Всё или почти всё вдруг открылось, явилось миру, и те, кто знал и раньше, вдруг хватились, ударили себя по лбу и поняли, что теперь разрешено знать. И на смену былой поголовной осведомлённости при мёртвом молчании теперь пришла поголовная осведомлённость при всеобщем многословии, как будто для этого требовалась санкция от «кого-то свыше». А ещё пришёл страх ответственности и наказания при настороженном ожидании: как-то теперь государство вмешается и отреагирует? Каждый думал примерно так: «Это дело государственное, с матерью надо построже, ребёнка — в приют, ну а мне бы остаться в стороне».
Однако, прежде чем государству вмешиваться и реагировать, надо было ещё государству увидеть собственными глазами, убедиться. Поэтому участковый, обойдя всех соседей, взошёл наконец и на крыльцо к Лярве.
Он явился не один: с ним была женщина из департамента опеки и попечительства, а также двое соседей. Хозяйка встретила их на крыльце, молча провожая от самой калитки настороженным и неприязненным взглядом. Она предвидела, разумеется, что рано или поздно придут и к ней, поэтому успела снять свою дочь с цепи и поместить её в доме, в дальней спальне. Цепь была надёжно спрятана, девочка — отмыта и одета в какое-то убогое платьице, из которого она давно выросла, а Лярва, как всегда, была спокойна и хладнокровна.
Она не стала запирать дверь, требовать каких-то разрешающих бумаг и вообще скандалить.

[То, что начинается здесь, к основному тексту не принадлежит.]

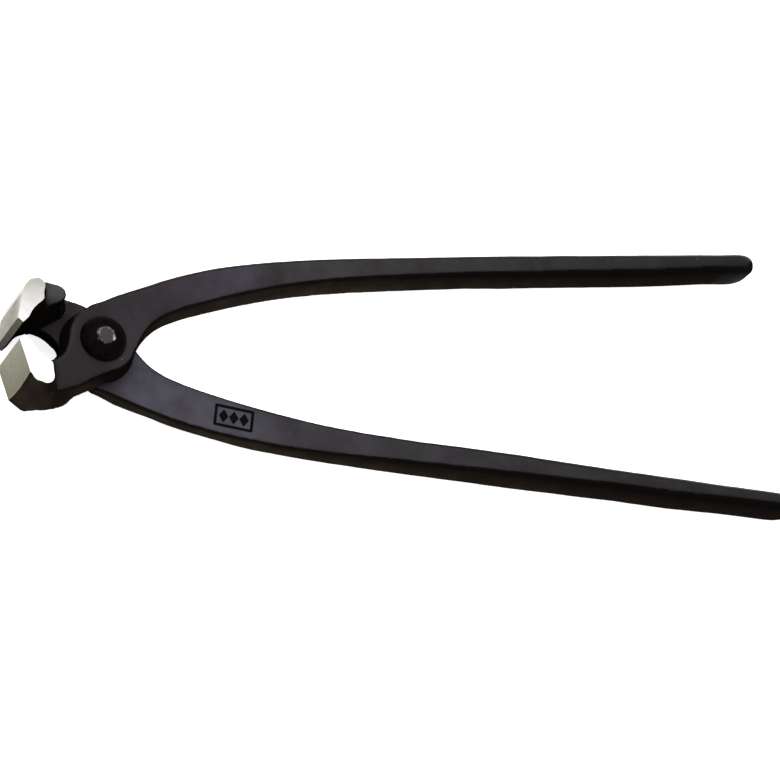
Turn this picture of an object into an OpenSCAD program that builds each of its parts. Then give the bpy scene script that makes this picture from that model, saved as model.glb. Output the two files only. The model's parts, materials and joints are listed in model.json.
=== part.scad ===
// Rebar pincers: two equal forged halves that cross at a lap joint and turn on one rivet.
// Millimetres. The origin is at the middle of the tool's length, on its centre line and
// in the plane where the halves meet. +X runs to the handle ends, +Y to the front half's
// handle and +Z out of the front face.
// A half is shaped round the rivet's axis as it lies with the cutting edges closed on
// y = 0: its jaw below the X axis, its handle above it, its lap face down and its outer
// face up.

/* [Overall] */
// Distance from the rivet to the end of a handle
handle_reach = 225; // [190:1:260]
// Angle between the halves as drawn, 0 where the cutting edges meet
open_angle = 8.8; // [0.5:0.1:30]

/* [Joint] */
// Thickness of a half where it laps the other
lap_t = 6; // [5.4:0.1:7]
// Hub radius at the lap face
hub_r = 11.2; // [10.4:0.1:12]
// Free space between the two lap faces
lap_gap = 0.1; // [0.05:0.01:0.2]
// Radius of the rivet's shank
shank_r = 4; // [3:0.1:5]
// Radial clearance of the shank in the front half, which turns on it
running_clear = 0.05; // [0.02:0.01:0.09]
// Free space between the front half and the rivet's front head
head_gap = 0.05; // [0.02:0.01:0.15]
// Radius of both rivet heads
head_r = 6.7; // [6:0.1:8]
// Height of the domed front head
dome_h = 3; // [2:0.1:3.5]
// Radius of the flat on top of the dome
dome_flat_r = 2.2; // [1.2:0.1:3]
// Height of the lower rear head
rear_head_h = 2.1; // [1.4:0.1:3]

/* [Jaws] */
// Distance from the rivet to the cutting edge
edge_reach = 24.45; // [23.8:0.05:26]
// Width of the jaws across the tool
jaw_width = 20.4; // [18.4:0.1:24]
// How far the outer bevel runs back from the cutting edge, along X
bevel_run = 1.45; // [1:0.05:2]
// How far the outer bevel runs back from the cutting edge, along Y
bevel_rise = 1.2; // [0.8:0.05:1.8]
// Height of a jaw's ground sides, from the cutting edge to the rounded back
jaw_height = 14.5; // [13.6:0.1:16]
// Thickness of a jaw, from the cutting edge back towards the rivet
jaw_thick = 6.75; // [6:0.05:7.5]
// How far the jaw's back bulges beyond its ground sides
back_crown = 3; // [1:0.1:3.5]
// How far the lug behind a jaw reaches past the lap face, beside the other hub
lug_depth = 7.6; // [6:0.1:9]

/* [Handles] */
// Height of the grip's outer side over the closed centre line, carried back to the rivet
grip_outer = 25.4; // [22:0.1:30]
// Height of the grip's inner side over the closed centre line, carried back to the rivet
grip_inner = 17; // [14:0.1:18]
// Depth of the handle at its end, across the tool
grip_depth = 13; // [10:0.1:15]
// Radius of the handle's long edges at its end
grip_edge_r = 2.6; // [1.6:0.1:2.7]
// Radius of the handle's long edges at the joint
root_edge_r = 0.8; // [0.4:0.1:1.2]
// How much wider each side is at the lap face than at the outer face
forge_draft = 0.7; // [0.2:0.1:1]
// Length of the rounded handle end
tip_len = 7; // [4:0.5:10]

/* [Hidden] */
forged_black = [0.2, 0.19, 0.21];
rivet_black = [0.12, 0.12, 0.12];

lap_z = lap_gap / 2;
face_z = lap_z + lap_t;
// The hub and the web narrow towards the outer face, whose edge is rounded
hub_draft = 1.3;
face_edge_r = 0.5;
post_draft = 1.3;
// The back of a jaw, where it faces the hub
jaw_back_x = jaw_thick - edge_reach;
back_round = 2.3;
// The crown swells the back most in the middle of the jaw, and pushes it towards the hub
crown_power = 1.5;
crown_push = 0.4;
// Ground outer face of a jaw: it leans in by this much and stops short of the rounded back
face_lean = 0.15;
face_stop = 3;
// Hollow inside a jaw: its lowest point at the ground sides, the point it bends towards,
// and its other end behind the cutting edge
hollow_y = -8.6;
hollow_bend = [-3.7, 2.4];
edge_land = [1.8, -1.9];
// The hollow is fuller by this much in the middle of the jaw, and less where it bends
hollow_fill = [2.3, 3.1];
fill_power = 4;
fill_share = 0.45;

// The web starts inside the jaw. At its outer face the low edge runs this far below the
// jaw's ground sides, and at the lap face it follows the crown.
web_start_x = jaw_back_x - 1.5;
web_crown = 0.7;
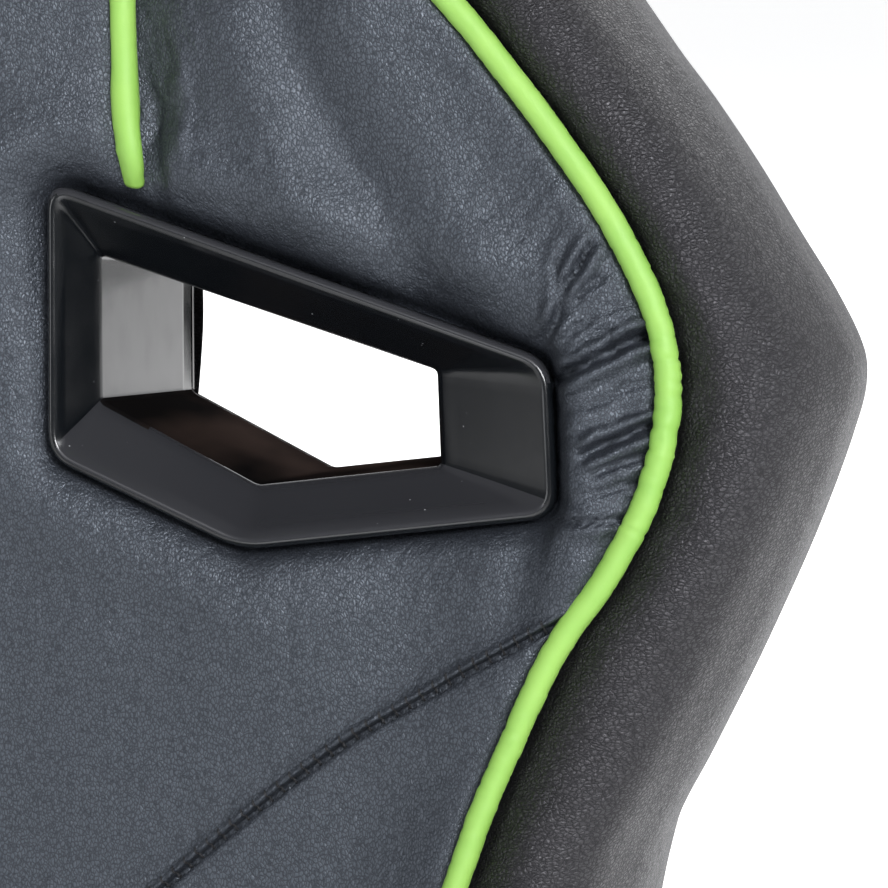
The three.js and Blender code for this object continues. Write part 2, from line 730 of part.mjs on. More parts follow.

Просто впустила в дом комиссию и сопровождала её, бросая отрывочные фразы либо вообще не отвечая, когда её о чём-либо спрашивали. Например, когда полицейский первым делом подошёл к собачьей конуре, заглянул внутрь и спросил, почему в углу рядом с собакой свалены в кучу тряпьё и одежда, ответила: «Видать, пёс сорвал с верёвки после стирки». На вопрос, почему у девочки синяки и кровоподтёки на шее и нет ли в доме второго ошейника, ответила: «Нету! А синяки… ну, ушиблась во дворе, небось. Всюду ведь лазит, не уследишь за ней». Наконец, на главный вопрос о том, вследствие каких причин у девочки явно изуродованы руки и ноги, какие ей производились хирургические либо травматологические операции и можно ли осмотреть медицинскую карту ребёнка, — ответила мёртвым молчанием, как бы не расслышав вопроса. Повторение этих вопросов ни к чему не привело: хозяйка просто смотрела отрешённым взглядом мимо визитёров и молчала. Но наиболее гнетущее впечатление на членов комиссии — особенно на женщину из департамента опеки и попечительства — произвёл ответ на вопрос об имени дочери. Мать коротко ответила: «Девка и есть девка, документов на неё нету». И действительно, никаких документов на ребёнка, в том числе свидетельства о рождении, Лярва предъявить не смогла. Даже на обращение к себе по имени и отчеству она реагировала не сразу и почти с удивлением, словно собственное имя тоже позабыла или несколько лет его ни от кого не слышала. На попытки женщины из департамента и соседки воззвать к её совести, хозяйка лишь усмехалась, пожимала плечами и отмалчивалась, всем видом показывая скуку и нетерпение из-за слишком долго длящихся расспросов. Точно так же не получили никакого ответа вопросы о том, почему в доме так грязно и как давно производилась уборка. Когда был составлен акт осмотра жилищных условий, Лярва отказалась ставить на нём подпись и вообще посмотрела на бумагу с таким недоумением, что у членов комиссии возникли сомнения в том, умеет ли она читать и писать. Напоследок хозяйка просто прислонилась к входной двери и, явно приглашая гостей удалиться, равнодушно следила за тем, как участковый уполномоченный производил фотографические снимки жилища и девочки.
А девочка, кстати сказать, вообще выглядела диким и забитым зверьком, не произнесла ни слова, не ответила ни на один вопрос, смотрела на всех испуганно и исподлобья и лишь сжималась в комочек, встречаясь глазами с матерью, — так, как если бы пребывала в ежесекундном ожидании побоев или окрика. Она сидела на кровати, сложив вместе все четыре культи, и на причитания увидевших её и прослезившихся женщин ответила взглядом, исполненным самого искреннего недоумения.
Как бы ни хотелось членам комиссии забрать ребёнка из этого вертепа немедленно, однако сделать это без решения суда они не могли и в конце концов удалились. А Лярва, закрыв дверь и повернувшись к девочке, всё же наградила её тумаком и сказала примерно следующее (если привести только общий смысл, без ругательств):
— Смотри, Сучка, какие проблемы мать из-за тебя выносит!